One of the last paintings he ever created was Navajo Sandpainter, and it was used for the 1957 Santa Fe railway calendar. Mr. and Mrs. Hennings traveled back to Chicago for his their daughter’s wedding on May 5, 1956. Upon their return to Taos he suffered a fatal heart attack on May 19, having been weakened two years earlier by heart trouble. His body was taken to Raton, New Mexico, and boarded on a train for Chicago where he was buried beside his mother and father. There could hardly have been a more fitting tribute to the greatness of the humble Hennings when on December 26 and 30, 1956, NBC television in Chicago featured him as one of the foremost painters of Southwestern Indians.

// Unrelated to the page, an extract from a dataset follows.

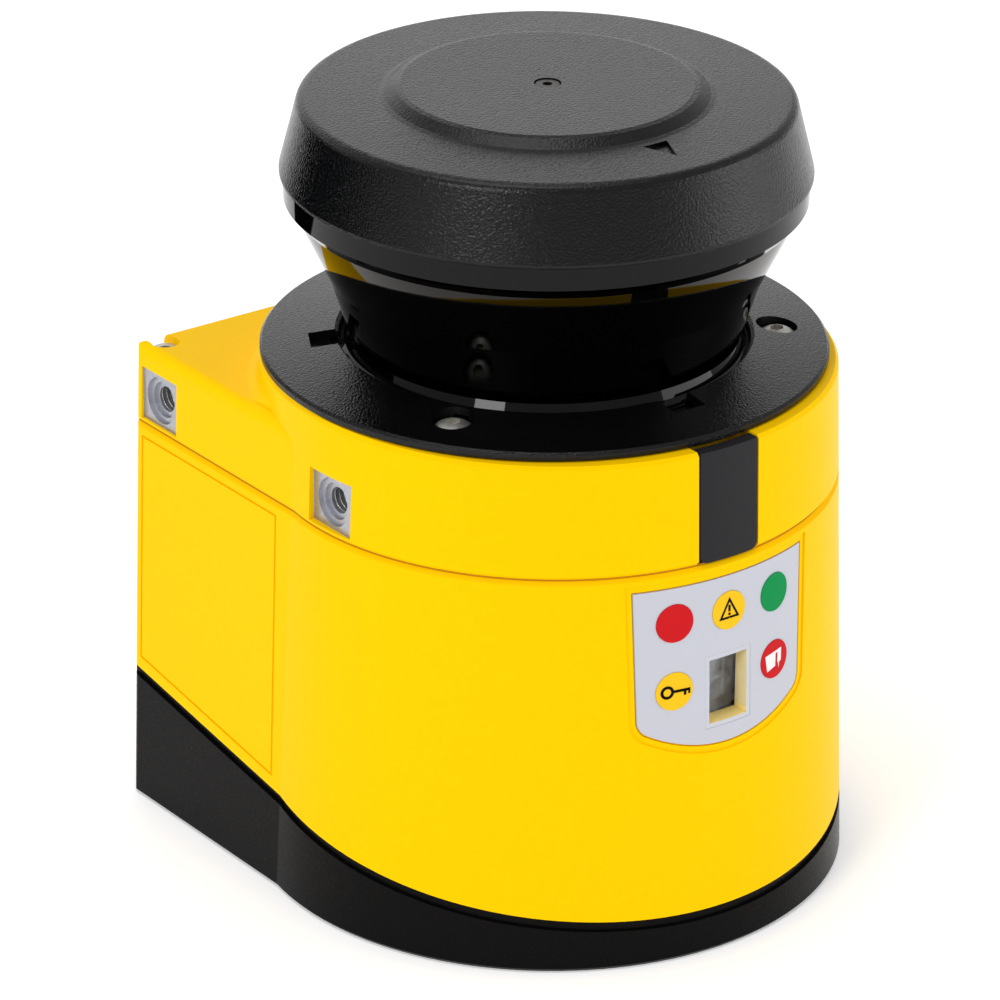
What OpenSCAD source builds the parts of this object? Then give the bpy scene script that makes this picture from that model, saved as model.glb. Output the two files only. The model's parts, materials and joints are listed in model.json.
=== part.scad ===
// Safety laser scanner.
// A die-cast housing of two shells stands on a moulded connector base. A mirror
// spins inside the optics cover, under the cap that holds its motor.
// The scan axis is Z, the front faces -Y, and the floor is z = 0.

/* [Housing] */
// Radius of the front drum at its top
drum_r_top = 52.9; // [52.8:0.1:53.4]
// Radius of the front drum at the floor
drum_r_foot = 56.2; // [55.6:0.1:56.8]
// Distance of the drum's axis in front of the scan axis
drum_forward = 2.4; // [2.2:0.1:2.6]
// Half width of the flat-sided rear at the deck
flat_x_top = 52.5; // [52.2:0.1:52.6]
// Half width of the flat-sided rear at the floor
flat_x_foot = 55.1; // [54.8:0.1:55.4]
// Distance from the scan axis to the rear face
rear_y = 58.5; // [58:0.1:60]
// Height of the joint between the two housing shells
seam_z = 78; // [77.5:0.1:78.5]
// Height of the rear deck
deck_z = 94; // [93.5:0.1:94.5]
// Height of the drum's top, where the clamp ring lies
drum_top_z = 100; // [99.8:0.1:100.2]
// Wall thickness of the castings
wall = 3; // [2.8:0.1:3.2]
// Radius of the upright rear corners
corner_r = 2.5; // [1.5:0.1:3]
// Radius of the deck's edges
deck_edge_r = 2.2; // [1:0.1:2.4]

/* [Base] */
// Height of the sloping joint between base and housing, at the scan axis
foot_z = 18.3; // [18:0.1:20]
// Slope of that joint, rising to the rear, in degrees
foot_angle = 9; // [8:0.5:10]
// Floor thickness of the base
base_floor = 2.5; // [2:0.1:3]

/* [Head] */
// Height of the scan plane
scan_z = 114.5; // [114:0.1:115]
// Height of the cap's centre
head_top_z = 152; // [151.8:0.1:152.6]
// Radius of the cap's lower edge
cap_r = 48.9; // [48.7:0.1:49.4]
// Wall thickness of the optics cover
cover_wall = 2.5; // [2:0.1:2.7]
// Radius of the clamp ring
ring_r = 52.7; // [52.4:0.1:52.8]
// Radius of the clamp ring's opening
ring_hole_r = 38.2; // [38:0.1:38.4]

/* [Front panel] */
// Height of the display foil's top edge
foil_top_z = 74.6; // [74:0.1:75]
// Radius of an indicator lens
lens_r = 3.7; // [3.2:0.1:3.8]
// Width of the display window
window_w = 9.2; // [9:0.1:10.5]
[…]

While today we seem to focus upon his art because the man himself is gone, he possessed other traits to lend a larger image of this humble, hardworking man. In a letter to Mrs. Hennings from the Harwood Foundation, the organization’s secretary spoke of these other terms, especially those involved in volunteering one’s time, which describe a man’s greatness:
“Ultimately, it would seem, a man’s true worth to the world can be calculated in the simple terms of how willing he was to give of his time and talents to help make his own small piece of earth a better place in which to live. Measured by these standards, as – indeed – by any others, Mr. Hennings was a truly important man whose loss to the community of Taos is incalculable.”